Этот вопрос при этом включал в себя самую важную для неё дилемму. Она была убеждена, что есть всего лишь две возможности для решения проблемы поэта, появившегося на свет в женском облике. Всего два выхода. И ни один из них её никогда не устраивал. Первый был предельно прост – погибнуть, исчезнуть, умереть. Разве возможно, в общем и в целом, существование такого феномена как женщина-творец, женщина-поэт, женщина-гений? Это однозначно и безоговорочно воспринималось обществом просто как нонсенс. Как явление противоестественное. Объявлялось просто, что такого не может быть. А если оно и есть, то должно исчезнуть. Не могло быть и речи о том, чтобы женщина могла вырасти в национального поэта и заговорить от имени своего народа.
Она всегда считала, что без тайны нет поэзии. И когда её спрашивали порой:
– Трудно или легко писать стихи?
Она всегда отвечала предельно искренне:
– Если кто-то их диктует, то тогда совсем легко. А когда никто не диктует, просто невозможно.

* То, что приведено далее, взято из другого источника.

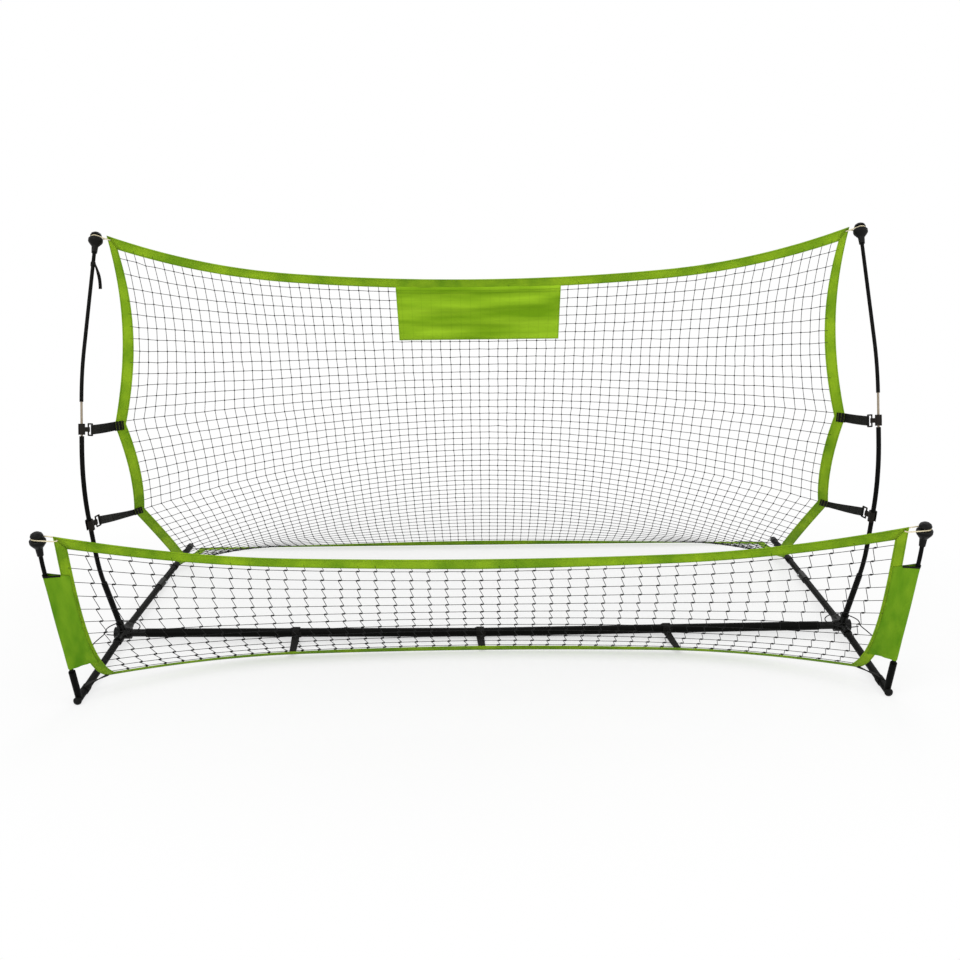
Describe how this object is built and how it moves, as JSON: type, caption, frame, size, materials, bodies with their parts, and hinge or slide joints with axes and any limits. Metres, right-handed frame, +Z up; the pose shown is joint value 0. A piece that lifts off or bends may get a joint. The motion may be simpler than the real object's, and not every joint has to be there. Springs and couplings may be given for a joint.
{
  "type": "pitch back rebounder",
  "caption": "Free-standing two-sided ball rebounder: a tall curved net on bowed poles over ground rails, and a low net on short poles in front, both edged with webbing.",
  "frame": {"origin": "middle of the footprint's bounding box, on the ground under the rails' end caps and the middle strap", "axes": "+X along the crossbar to the right as seen from the low net's side, +Y back towards the foot of the tall net, +Z up"},
  "size_m": [2.1954, 1.2726, 1.1363],
  "materials": {
    "black_steel": "satin black powder coat",
    "bright_steel": "zinc-plated steel",
    "black_plastic": "moulded black plastic",
    "pole_black": "black sleeved fibreglass",
    "bare_rod": "bare fibreglass rod, beige-brown",
    "net_cord": "knotted polyester cord",
    "green_webbing": "woven lime green webbing, stitched",
    "green_panel": "plain lime green cloth",
    "green_sleeve": "plain green cloth sleeve",
    "strap_webbing": "woven black webbing, stitched in green at the border",
    "black_webbing": "woven black webbing",
    "cream_elastic": "braided cream elastic cord",
    "black_cord": "braided black cord"
  },
  "bodies": {
    "frame": {"crossbar_left": "black_steel", "crossbar_right": "black_steel", "crossbar_joint_spigot": "bright_steel", "front_foot_caps": "black_plastic", "rear_end_caps": "black_plastic", "hub_cords": "black_cord", "pole_tie_strap": "black_webbing", "tall_net": "net_cord", "tall_net_border": "green_webbing", "front_net": "net_cord", "front_net_border": "green_webbing", "target_panel": "green_panel", "hub_left": "black_plastic", "front_rail_left": "black_steel", "rear_rail_inner_left": "black_steel", "rear_rail_outer_left": "black_steel", "rail_coupling_left": "black_plastic", "button_spring_left": "bright_steel", "tall_pole_socket_left": "black_steel", "tall_pole_lower_left": "pole_black", "tall_pole_joining_rod_left": "bare_rod", "tall_pole_upper_left": "pole_black", "tall_pole_cap_left": "black_plastic", "front_pole_socket_left": "black_steel", "front_pole_left": "pole_black", "front_pole_cap_left": "black_plastic", "pole_sleeve_left": "green_sleeve", "side_strap_lower_left": "strap_webbing", "side_strap_upper_left": "strap_webbing", "hub_right": "black_plastic", "front_rail_right": "black_steel", "rear_rail_inner_right": "black_steel", "rear_rail_outer_right": "black_steel", "rail_coupling_right": "black_plastic", "button_spring_right": "bright_steel", "tall_pole_socket_right": "black_steel", "tall_pole_lower_right": "pole_black", "tall_pole_joining_rod_right": "bare_rod", "tall_pole_upper_right": "pole_black", "tall_pole_cap_right": "black_plastic", "front_pole_socket_right": "black_steel", "front_pole_right": "pole_black", "front_pole_cap_right": "black_plastic", "pole_sleeve_right": "green_sleeve", "side_strap_lower_right": "strap_webbing", "side_strap_upper_right": "strap_webbing", "elastic_loops": "cream_elastic", "crossbar_straps": "black_webbing", "corner_straps": "black_webbing", "rear_tie_cords": "black_cord"},
    "button_left": {"snap_button_left": "bright_steel"},
    "clip_lower_left": {"pole_clip_lower_left": "black_plastic"},
    "ring_lower_left": {"strap_ring_lower_left": "black_plastic"},
    "clip_upper_left": {"pole_clip_upper_left": "black_plastic"},
    "ring_upper_left": {"strap_ring_upper_left": "black_plastic"},
    "button_right": {"snap_button_right": "bright_steel"},
    "clip_lower_right": {"pole_clip_lower_right": "black_plastic"},
    "ring_lower_right": {"strap_ring_lower_right": "black_plastic"},
    "clip_upper_right": {"pole_clip_upper_right": "black_plastic"},
    "ring_upper_right": {"strap_ring_upper_right": "black_plastic"}
  },
  "joints": [
    {"name": "button_press_left", "type": "slide", "parent": "frame", "child": "button_left", "axis": [-1, 0, 0], "range_m": [0, 0.004], "stiffness_N_per_m": 800, "springref_m": -0.002, "deforming": ["button_spring_left"]},
    {"name": "clip_slide_lower_left", "type": "slide", "parent": "frame", "child": "clip_lower_left", "axis": [0, -0.1908, 0.9816], "range_m": [-0.045, 0], "deforming": ["side_strap_lower_left"]},
    {"name": "ring_swivel_lower_left", "type": "hinge", "parent": "clip_lower_left", "child": "ring_lower_left", "pos_m": [-1.01397, -0.26779, 0.40673], "axis": [0, -0.1908, 0.9816], "range_deg": [-20, 20], "stiffness_Nm_per_rad": 0.05, "deforming": ["side_strap_lower_left"]},
    {"name": "clip_slide_upper_left", "type": "slide", "parent": "frame", "child": "clip_upper_left", "axis": [0, 0.2924, 0.9563], "range_m": [-0.003, 0.03], "deforming": ["side_strap_upper_left"]},
    {"name": "ring_swivel_upper_left", "type": "hinge", "parent": "clip_upper_left", "child": "ring_upper_left", "pos_m": [-1.01376, -0.24705, 0.65166], "axis": [0, 0.2924, 0.9563], "range_deg": [-20, 20], "stiffness_Nm_per_rad": 0.05, "deforming": ["side_strap_upper_left"]},
    {"name": "button_press_right", "type": "slide", "parent": "frame", "child": "button_right", "axis": [1, 0, 0], "range_m": [0, 0.004], "stiffness_N_per_m": 800, "springref_m": -0.002, "deforming": ["button_spring_right"]},
    {"name": "clip_slide_lower_right", "type": "slide", "parent": "frame", "child": "clip_lower_right", "axis": [0, -0.1908, 0.9816], "range_m": [-0.045, 0], "deforming": ["side_strap_lower_right"]},
    {"name": "ring_swivel_lower_right", "type": "hinge", "parent": "clip_lower_right", "child": "ring_lower_right", "pos_m": [1.01397, -0.26779, 0.40673], "axis": [0, -0.1908, 0.9816], "range_deg": [-20, 20], "stiffness_Nm_per_rad": 0.05, "deforming": ["side_strap_lower_right"]},
    {"name": "clip_slide_upper_right", "type": "slide", "parent": "frame", "child": "clip_upper_right", "axis": [0, 0.2924, 0.9563], "range_m": [-0.003, 0.03], "deforming": ["side_strap_upper_right"]},
    {"name": "ring_swivel_upper_right", "type": "hinge", "parent": "clip_upper_right", "child": "ring_upper_right", "pos_m": [1.01376, -0.24705, 0.65166], "axis": [0, 0.2924, 0.9563], "range_deg": [-20, 20], "stiffness_Nm_per_rad": 0.05, "deforming": ["side_strap_upper_right"]}
  ]
}
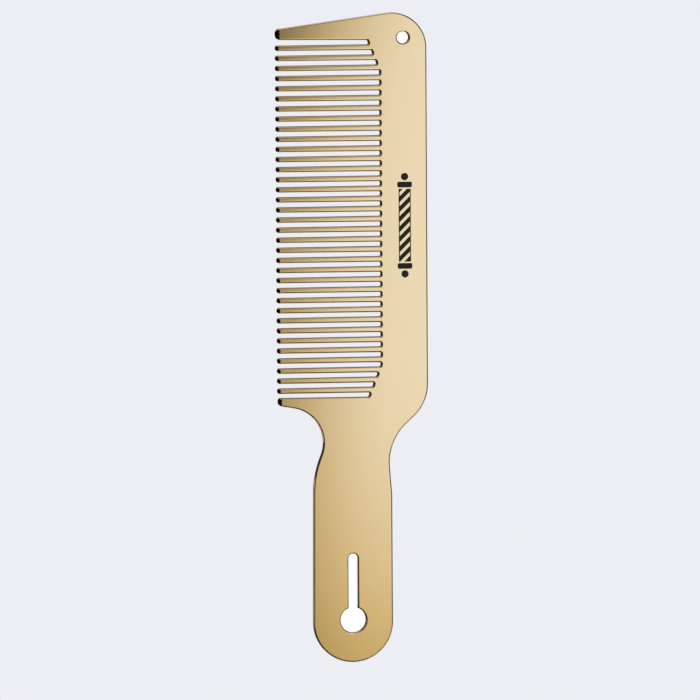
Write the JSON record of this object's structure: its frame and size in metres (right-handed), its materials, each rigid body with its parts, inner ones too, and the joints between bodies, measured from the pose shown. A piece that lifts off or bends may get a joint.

Она просто констатировала сам факт – ей диктовали. Да, да, да. Ей её стихи всегда диктовали. Она никак не называла это явление. Просто не могла назвать. Не любила говорить ни о вдохновении, ни о музе, ни о каких-то высших силах, которые обрекли её на то, чтобы выразить в своём творчестве всё целомудрие великого языка, психологическую осложнённость женского бытия и философский пафос эпохи. Но то, что стихи приходили неведомо как и неизвестно откуда, признавала как факт. Именно в эти минуты она чувствовала, что живёт. По-настоящему живёт, переводя все обуревающие её чувства, эмоции, мысли на чеканный язык поэзии.
А ещё она была глубоко верующим человеком. Неистово верила в то, что Бог всё же убережёт её. Даже когда произносила тост за разорённый дом и просто констатировала факт того, что всё-таки Бог не спас. Именно из её православия проистекала вся её безграничная жертвенность. Для неё это была прежде всего готовность принять всё ниспосланное свыше всему её поколению и лично ей. И этот путь от «красавицы тринадцатого года», отражённой в полотнах русского авангарда, до осознания того, что она просто жертва, обречённая на страх и смертное одиночество, она прошла как свою личную Голгофу.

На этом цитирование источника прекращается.